- AIM OF THE TASK -
Repeat, exactly as written, every line from the one holding "of the thickness" through the one holding "joint for joint". Leave out all other lines.

- RECORDED INFORMATION -
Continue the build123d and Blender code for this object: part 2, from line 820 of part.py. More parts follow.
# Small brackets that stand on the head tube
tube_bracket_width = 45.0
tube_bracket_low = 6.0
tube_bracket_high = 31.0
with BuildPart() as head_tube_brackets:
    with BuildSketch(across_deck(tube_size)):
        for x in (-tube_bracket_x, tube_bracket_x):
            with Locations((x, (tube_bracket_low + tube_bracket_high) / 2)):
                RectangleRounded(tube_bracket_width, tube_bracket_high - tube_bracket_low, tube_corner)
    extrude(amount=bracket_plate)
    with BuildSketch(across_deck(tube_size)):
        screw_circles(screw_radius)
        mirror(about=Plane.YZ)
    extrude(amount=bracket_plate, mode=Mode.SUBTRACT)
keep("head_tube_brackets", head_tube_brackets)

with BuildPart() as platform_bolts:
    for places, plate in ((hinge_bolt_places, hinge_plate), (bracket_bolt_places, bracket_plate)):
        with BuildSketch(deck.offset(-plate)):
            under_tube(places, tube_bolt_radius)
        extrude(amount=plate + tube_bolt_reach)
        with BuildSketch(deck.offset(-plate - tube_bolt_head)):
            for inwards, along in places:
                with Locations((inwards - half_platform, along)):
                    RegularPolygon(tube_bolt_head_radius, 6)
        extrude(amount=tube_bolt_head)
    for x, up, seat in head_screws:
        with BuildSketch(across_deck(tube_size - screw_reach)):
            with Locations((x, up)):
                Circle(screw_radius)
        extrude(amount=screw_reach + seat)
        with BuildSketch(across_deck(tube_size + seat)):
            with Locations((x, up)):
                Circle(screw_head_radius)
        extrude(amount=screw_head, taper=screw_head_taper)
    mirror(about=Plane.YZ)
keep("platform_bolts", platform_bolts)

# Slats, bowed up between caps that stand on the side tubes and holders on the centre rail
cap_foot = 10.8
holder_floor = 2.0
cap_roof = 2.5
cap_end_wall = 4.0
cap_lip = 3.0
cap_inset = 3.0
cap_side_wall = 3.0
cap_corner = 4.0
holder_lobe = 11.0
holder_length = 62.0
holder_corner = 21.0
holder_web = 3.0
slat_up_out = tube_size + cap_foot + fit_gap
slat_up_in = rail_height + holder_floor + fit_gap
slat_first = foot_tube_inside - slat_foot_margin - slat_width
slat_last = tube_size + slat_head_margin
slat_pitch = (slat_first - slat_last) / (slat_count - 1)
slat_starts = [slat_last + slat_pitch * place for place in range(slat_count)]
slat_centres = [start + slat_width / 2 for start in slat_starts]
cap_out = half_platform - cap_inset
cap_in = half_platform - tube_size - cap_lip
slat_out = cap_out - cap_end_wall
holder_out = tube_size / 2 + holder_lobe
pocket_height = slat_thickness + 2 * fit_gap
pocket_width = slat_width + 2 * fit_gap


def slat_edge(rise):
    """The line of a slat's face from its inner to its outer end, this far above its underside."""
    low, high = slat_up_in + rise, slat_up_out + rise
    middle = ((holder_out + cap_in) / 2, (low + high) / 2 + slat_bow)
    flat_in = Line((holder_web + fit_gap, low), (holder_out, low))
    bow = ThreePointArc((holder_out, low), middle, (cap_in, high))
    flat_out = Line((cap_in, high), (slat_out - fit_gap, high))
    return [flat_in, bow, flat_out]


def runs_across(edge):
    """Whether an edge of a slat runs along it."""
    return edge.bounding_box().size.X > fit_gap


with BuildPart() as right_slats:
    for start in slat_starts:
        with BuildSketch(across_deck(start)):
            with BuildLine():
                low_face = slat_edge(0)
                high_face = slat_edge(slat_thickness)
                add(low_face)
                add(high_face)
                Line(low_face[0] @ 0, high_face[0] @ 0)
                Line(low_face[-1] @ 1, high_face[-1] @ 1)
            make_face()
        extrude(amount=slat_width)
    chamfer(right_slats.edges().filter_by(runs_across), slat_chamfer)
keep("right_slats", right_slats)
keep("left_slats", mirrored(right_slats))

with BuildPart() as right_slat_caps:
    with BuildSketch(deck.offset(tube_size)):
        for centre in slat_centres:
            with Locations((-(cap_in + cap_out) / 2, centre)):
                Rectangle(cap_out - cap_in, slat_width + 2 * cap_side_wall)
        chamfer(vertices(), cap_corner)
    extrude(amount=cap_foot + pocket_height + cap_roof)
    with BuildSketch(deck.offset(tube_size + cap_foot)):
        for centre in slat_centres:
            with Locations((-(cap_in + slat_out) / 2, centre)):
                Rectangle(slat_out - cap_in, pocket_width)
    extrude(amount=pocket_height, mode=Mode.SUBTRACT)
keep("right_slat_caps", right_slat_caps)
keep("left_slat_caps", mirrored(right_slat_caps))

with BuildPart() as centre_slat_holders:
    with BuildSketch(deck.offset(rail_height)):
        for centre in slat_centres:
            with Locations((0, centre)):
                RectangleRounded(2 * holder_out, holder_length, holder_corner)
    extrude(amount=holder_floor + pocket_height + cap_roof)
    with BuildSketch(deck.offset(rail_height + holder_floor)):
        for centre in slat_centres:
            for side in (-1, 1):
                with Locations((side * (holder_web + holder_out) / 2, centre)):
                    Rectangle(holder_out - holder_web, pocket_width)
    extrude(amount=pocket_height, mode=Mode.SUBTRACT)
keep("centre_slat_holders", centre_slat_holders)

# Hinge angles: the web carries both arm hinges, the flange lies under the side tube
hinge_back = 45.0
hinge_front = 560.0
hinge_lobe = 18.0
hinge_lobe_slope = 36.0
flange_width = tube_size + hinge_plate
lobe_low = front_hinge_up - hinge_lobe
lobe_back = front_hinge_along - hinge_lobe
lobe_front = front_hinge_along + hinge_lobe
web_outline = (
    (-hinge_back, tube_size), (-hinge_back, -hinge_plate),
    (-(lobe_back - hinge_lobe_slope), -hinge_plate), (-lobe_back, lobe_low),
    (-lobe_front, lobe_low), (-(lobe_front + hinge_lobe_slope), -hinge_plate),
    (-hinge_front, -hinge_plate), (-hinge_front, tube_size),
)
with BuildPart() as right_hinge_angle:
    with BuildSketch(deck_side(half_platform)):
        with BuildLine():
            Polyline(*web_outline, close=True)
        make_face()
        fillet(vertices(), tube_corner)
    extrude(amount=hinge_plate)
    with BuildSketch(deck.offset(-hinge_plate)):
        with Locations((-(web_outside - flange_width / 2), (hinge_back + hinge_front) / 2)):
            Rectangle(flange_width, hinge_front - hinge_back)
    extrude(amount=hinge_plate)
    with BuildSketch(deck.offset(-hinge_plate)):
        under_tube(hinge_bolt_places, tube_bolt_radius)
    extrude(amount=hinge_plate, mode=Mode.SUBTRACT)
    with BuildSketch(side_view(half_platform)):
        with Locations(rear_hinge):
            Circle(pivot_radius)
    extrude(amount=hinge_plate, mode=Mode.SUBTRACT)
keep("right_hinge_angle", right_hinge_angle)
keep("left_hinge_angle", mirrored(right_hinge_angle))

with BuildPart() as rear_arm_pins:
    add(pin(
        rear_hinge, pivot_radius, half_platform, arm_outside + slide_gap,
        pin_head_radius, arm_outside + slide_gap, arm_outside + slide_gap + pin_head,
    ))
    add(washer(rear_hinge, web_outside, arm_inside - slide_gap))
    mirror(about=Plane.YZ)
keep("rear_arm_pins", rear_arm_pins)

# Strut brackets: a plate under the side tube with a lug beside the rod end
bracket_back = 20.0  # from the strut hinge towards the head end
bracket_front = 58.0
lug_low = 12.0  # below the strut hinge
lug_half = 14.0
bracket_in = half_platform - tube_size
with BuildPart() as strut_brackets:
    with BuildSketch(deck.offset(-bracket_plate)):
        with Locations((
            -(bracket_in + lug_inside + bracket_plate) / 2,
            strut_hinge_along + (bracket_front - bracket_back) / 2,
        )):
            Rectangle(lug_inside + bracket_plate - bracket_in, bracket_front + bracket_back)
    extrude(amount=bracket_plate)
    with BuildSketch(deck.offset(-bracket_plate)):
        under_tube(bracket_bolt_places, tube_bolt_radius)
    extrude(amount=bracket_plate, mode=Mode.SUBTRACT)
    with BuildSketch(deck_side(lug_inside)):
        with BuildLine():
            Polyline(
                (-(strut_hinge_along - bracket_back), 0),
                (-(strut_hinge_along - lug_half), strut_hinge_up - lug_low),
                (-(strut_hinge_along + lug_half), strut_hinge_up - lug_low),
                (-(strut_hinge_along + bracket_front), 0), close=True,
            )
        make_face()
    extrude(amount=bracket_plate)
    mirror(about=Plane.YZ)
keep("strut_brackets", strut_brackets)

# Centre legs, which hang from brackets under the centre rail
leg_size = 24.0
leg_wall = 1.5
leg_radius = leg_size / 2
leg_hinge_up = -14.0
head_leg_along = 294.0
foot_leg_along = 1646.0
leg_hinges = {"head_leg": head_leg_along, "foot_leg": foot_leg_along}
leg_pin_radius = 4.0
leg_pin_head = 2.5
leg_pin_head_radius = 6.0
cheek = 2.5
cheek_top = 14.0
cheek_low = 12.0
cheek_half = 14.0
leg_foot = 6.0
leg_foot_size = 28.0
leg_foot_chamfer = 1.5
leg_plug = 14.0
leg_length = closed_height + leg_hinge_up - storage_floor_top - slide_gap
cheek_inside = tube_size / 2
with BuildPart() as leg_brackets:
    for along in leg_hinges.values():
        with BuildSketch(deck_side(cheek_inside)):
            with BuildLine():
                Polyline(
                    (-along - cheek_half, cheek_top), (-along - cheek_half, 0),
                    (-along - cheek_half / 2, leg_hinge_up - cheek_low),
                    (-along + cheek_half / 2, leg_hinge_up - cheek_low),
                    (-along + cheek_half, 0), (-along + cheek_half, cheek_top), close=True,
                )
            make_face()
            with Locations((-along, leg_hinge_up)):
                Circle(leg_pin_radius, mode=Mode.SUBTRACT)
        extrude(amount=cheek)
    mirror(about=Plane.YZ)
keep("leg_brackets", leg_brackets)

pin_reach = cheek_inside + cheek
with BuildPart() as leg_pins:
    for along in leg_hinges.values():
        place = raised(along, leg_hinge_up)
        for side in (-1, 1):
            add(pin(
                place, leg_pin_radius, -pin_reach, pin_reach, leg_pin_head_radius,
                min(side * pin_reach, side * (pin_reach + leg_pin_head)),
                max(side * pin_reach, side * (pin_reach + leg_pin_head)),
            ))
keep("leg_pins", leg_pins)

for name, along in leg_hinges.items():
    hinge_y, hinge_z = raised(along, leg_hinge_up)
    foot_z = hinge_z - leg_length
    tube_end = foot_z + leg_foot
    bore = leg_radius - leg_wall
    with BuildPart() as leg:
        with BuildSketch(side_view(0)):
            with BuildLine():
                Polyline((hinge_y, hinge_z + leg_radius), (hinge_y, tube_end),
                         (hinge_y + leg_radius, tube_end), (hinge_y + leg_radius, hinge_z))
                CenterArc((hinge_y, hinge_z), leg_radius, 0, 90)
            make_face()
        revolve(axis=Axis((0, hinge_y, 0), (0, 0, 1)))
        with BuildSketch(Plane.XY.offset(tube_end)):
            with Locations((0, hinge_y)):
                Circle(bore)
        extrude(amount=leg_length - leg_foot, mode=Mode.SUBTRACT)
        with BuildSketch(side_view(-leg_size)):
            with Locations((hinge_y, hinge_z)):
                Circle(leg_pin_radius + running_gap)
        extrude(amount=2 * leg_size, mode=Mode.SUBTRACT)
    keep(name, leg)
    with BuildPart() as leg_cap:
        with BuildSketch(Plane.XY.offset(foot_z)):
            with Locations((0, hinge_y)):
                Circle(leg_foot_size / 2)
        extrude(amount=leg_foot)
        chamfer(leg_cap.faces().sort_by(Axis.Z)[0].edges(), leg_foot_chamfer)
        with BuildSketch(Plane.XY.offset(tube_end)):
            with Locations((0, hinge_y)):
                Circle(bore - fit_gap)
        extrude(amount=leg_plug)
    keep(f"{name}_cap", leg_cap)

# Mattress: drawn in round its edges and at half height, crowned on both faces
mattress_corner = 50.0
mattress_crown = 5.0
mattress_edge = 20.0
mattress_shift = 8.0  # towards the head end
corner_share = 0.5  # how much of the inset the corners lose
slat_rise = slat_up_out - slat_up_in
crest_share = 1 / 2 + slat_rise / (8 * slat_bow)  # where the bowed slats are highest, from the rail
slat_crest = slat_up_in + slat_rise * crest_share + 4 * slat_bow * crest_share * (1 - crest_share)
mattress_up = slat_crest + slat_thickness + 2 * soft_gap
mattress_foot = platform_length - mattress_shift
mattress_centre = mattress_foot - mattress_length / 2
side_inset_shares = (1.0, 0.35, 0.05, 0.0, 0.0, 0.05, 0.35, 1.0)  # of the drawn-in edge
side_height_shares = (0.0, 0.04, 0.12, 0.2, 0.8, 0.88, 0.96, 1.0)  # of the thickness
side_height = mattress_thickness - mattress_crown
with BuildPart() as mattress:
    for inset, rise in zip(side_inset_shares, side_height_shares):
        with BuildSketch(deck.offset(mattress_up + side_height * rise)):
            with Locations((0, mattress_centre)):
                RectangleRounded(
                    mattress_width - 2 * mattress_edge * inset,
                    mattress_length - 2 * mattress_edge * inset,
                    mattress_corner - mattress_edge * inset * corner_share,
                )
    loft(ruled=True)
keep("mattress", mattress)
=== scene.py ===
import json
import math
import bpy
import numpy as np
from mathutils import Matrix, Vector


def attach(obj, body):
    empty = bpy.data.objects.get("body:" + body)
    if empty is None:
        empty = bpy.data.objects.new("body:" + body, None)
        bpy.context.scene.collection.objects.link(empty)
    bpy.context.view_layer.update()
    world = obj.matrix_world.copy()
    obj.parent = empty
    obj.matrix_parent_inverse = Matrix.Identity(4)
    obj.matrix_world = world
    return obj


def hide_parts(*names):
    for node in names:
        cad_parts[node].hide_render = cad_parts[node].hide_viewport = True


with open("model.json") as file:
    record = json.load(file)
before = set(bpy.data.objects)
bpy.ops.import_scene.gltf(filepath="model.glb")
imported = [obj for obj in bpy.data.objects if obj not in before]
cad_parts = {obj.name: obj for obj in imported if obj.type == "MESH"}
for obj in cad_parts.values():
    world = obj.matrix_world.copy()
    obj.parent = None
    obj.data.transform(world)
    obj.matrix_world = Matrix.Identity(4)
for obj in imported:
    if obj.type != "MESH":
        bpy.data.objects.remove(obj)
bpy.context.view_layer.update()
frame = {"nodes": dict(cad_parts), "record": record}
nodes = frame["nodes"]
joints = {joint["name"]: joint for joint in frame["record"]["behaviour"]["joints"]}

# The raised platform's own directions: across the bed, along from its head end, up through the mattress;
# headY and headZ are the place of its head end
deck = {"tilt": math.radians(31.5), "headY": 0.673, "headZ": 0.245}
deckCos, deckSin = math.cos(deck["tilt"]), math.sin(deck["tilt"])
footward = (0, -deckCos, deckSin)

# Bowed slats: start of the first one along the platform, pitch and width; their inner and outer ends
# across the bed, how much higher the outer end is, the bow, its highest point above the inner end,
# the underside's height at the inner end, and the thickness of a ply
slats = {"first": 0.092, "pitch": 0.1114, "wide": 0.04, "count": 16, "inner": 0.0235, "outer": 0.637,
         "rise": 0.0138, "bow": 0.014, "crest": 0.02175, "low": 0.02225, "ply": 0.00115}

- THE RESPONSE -
side_height_shares = (0.0, 0.04, 0.12, 0.2, 0.8, 0.88, 0.96, 1.0)  # of the thickness
side_height = mattress_thickness - mattress_crown
with BuildPart() as mattress:
    for inset, rise in zip(side_inset_shares, side_height_shares):
        with BuildSketch(deck.offset(mattress_up + side_height * rise)):
            with Locations((0, mattress_centre)):
                RectangleRounded(
                    mattress_width - 2 * mattress_edge * inset,
                    mattress_length - 2 * mattress_edge * inset,
                    mattress_corner - mattress_edge * inset * corner_share,
                )
    loft(ruled=True)
keep("mattress", mattress)
=== scene.py ===
import json
import math
import bpy
import numpy as np
from mathutils import Matrix, Vector


def attach(obj, body):
    empty = bpy.data.objects.get("body:" + body)
    if empty is None:
        empty = bpy.data.objects.new("body:" + body, None)
        bpy.context.scene.collection.objects.link(empty)
    bpy.context.view_layer.update()
    world = obj.matrix_world.copy()
    obj.parent = empty
    obj.matrix_parent_inverse = Matrix.Identity(4)
    obj.matrix_world = world
    return obj


def hide_parts(*names):
    for node in names:
        cad_parts[node].hide_render = cad_parts[node].hide_viewport = True


with open("model.json") as file:
    record = json.load(file)
before = set(bpy.data.objects)
bpy.ops.import_scene.gltf(filepath="model.glb")
imported = [obj for obj in bpy.data.objects if obj not in before]
cad_parts = {obj.name: obj for obj in imported if obj.type == "MESH"}
for obj in cad_parts.values():
    world = obj.matrix_world.copy()
    obj.parent = None
    obj.data.transform(world)
    obj.matrix_world = Matrix.Identity(4)
for obj in imported:
    if obj.type != "MESH":
        bpy.data.objects.remove(obj)
bpy.context.view_layer.update()
frame = {"nodes": dict(cad_parts), "record": record}
nodes = frame["nodes"]
joints = {joint["name"]: joint for joint in frame["record"]["behaviour"]["joints"]}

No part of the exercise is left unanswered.